Championed by Senator Saddam Azlan Salim on Jan. 9, the bill aims to facilitate the expansion of blockchain technology, digital asset mining, and crypto activities in Virginia. A notable provision exempts miners from obtaining money transmitter licenses, fostering a favourable environment for crypto-related businesses by prohibiting targeted ordinances.

The proposed workgroup, mandated to conclude its studies by Nov. 1, 2024, is set to present comprehensive recommendations during the 2025 Regular Session of the General Assembly. This initiative underscores Virginia’s commitment to understanding and integrating blockchain technology within the state.

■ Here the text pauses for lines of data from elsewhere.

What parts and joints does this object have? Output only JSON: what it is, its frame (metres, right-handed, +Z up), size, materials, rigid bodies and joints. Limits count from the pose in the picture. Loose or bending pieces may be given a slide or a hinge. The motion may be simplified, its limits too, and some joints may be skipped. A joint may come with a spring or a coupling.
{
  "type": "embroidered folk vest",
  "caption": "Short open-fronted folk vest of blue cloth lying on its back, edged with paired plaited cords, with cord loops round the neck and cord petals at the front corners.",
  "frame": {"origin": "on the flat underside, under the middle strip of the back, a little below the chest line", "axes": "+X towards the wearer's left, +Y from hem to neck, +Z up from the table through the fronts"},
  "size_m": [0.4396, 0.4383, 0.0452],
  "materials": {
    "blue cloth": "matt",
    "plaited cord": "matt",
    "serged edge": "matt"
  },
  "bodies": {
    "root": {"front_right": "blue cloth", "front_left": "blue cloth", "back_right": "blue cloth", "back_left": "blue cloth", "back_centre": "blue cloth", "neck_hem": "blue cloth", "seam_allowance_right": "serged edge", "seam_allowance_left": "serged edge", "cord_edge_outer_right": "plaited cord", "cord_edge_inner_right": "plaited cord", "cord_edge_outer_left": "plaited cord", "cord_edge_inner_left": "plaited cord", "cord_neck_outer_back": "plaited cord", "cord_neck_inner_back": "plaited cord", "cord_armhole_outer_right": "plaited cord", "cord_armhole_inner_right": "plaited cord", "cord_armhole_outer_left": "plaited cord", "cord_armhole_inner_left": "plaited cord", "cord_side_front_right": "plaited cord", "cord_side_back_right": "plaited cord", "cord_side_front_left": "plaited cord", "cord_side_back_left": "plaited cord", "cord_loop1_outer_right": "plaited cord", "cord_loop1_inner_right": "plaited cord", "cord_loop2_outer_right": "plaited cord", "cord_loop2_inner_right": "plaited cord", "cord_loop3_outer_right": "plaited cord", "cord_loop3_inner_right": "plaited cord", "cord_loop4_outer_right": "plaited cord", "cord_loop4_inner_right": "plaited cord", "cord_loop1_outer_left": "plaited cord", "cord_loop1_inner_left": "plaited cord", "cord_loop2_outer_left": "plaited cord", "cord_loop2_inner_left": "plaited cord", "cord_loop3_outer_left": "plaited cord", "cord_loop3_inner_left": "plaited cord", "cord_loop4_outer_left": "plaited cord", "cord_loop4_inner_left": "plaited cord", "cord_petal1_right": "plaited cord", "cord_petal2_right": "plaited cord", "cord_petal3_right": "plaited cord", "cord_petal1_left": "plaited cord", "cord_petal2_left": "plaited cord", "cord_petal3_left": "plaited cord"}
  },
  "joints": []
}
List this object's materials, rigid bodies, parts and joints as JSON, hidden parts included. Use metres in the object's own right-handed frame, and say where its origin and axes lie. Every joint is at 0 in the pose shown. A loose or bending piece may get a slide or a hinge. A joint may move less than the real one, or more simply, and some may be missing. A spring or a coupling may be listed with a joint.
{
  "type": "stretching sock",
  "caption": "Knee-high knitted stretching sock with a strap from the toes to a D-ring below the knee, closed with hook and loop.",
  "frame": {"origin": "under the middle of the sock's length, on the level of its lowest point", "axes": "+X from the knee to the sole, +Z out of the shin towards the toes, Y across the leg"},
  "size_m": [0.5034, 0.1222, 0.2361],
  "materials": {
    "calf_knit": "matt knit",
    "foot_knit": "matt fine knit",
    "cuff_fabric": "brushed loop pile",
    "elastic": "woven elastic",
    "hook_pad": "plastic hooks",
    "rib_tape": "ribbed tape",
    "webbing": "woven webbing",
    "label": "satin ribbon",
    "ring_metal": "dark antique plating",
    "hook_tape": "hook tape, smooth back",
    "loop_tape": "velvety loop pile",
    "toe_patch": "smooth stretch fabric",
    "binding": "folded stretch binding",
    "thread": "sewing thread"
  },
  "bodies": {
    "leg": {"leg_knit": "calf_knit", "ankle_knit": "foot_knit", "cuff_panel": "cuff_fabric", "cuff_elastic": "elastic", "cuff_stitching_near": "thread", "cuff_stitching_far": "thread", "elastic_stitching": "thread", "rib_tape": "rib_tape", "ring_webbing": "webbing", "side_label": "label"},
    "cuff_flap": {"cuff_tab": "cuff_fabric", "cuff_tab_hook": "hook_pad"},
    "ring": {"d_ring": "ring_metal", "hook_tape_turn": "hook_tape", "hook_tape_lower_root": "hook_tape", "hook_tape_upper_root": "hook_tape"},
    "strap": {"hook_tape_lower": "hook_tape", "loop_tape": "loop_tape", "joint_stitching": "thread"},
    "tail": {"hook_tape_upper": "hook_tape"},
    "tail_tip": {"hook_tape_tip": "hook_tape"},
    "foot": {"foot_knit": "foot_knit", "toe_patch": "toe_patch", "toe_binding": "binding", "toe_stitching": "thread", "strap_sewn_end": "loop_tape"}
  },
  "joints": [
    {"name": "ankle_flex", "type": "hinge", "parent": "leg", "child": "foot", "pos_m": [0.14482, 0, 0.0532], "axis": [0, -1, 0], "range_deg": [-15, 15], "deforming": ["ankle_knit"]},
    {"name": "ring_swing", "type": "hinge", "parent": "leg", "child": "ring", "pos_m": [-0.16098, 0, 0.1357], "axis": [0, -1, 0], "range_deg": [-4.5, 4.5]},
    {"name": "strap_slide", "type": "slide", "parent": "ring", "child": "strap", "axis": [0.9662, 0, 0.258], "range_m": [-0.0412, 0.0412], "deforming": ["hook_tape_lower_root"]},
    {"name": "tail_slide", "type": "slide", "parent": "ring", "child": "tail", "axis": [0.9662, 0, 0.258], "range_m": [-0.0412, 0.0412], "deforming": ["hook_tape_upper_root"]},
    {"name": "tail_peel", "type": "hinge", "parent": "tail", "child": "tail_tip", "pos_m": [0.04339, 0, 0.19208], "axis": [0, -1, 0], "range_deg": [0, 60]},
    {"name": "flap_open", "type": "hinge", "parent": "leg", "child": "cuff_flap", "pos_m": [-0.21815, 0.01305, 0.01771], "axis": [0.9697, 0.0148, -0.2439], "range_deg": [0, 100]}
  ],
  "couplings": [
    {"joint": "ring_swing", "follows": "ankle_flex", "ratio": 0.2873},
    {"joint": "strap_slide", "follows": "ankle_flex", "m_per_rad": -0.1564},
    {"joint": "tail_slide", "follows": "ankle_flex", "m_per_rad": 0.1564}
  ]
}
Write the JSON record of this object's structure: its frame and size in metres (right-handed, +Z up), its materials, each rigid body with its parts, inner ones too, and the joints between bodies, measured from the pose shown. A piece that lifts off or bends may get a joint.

While Virginia pushes for crypto exploration, a study has revealed that Florida is the top U.S. state for cryptocurrency tax benefits, highlighting the diverse regulatory approaches within the United States. 

Notably, Virginia, despite not making the top five jurisdictions in terms of crypto tax benefits per the research report, has now distinguished itself with a proactive legislative move to foster blockchain growth. 

The Virginia Senate Finance and Appropriations Committee’s Subcommittee on General Government has allocated over $23.6 million, including $17,192 for 2025 and 2026 to the Blockchain and Cryptocurrency Commission founded in January 2024 by the state. The financial commitment underscores the state’s resolve to legislate and adopt new technologies.

Meanwhile, the Blockchain Association, a non-governmental body representing the crypto industry in the U.S., has voiced concerns over Senator Elizabeth Warren’s anti-money laundering bill (AML) bill.

In a Feb. 13 letter, the industry association along with 80 signatories questioned Senator Elizabeth Warren’s AML bill, arguing that it could potentially lead to job losses and hinder technological advancement.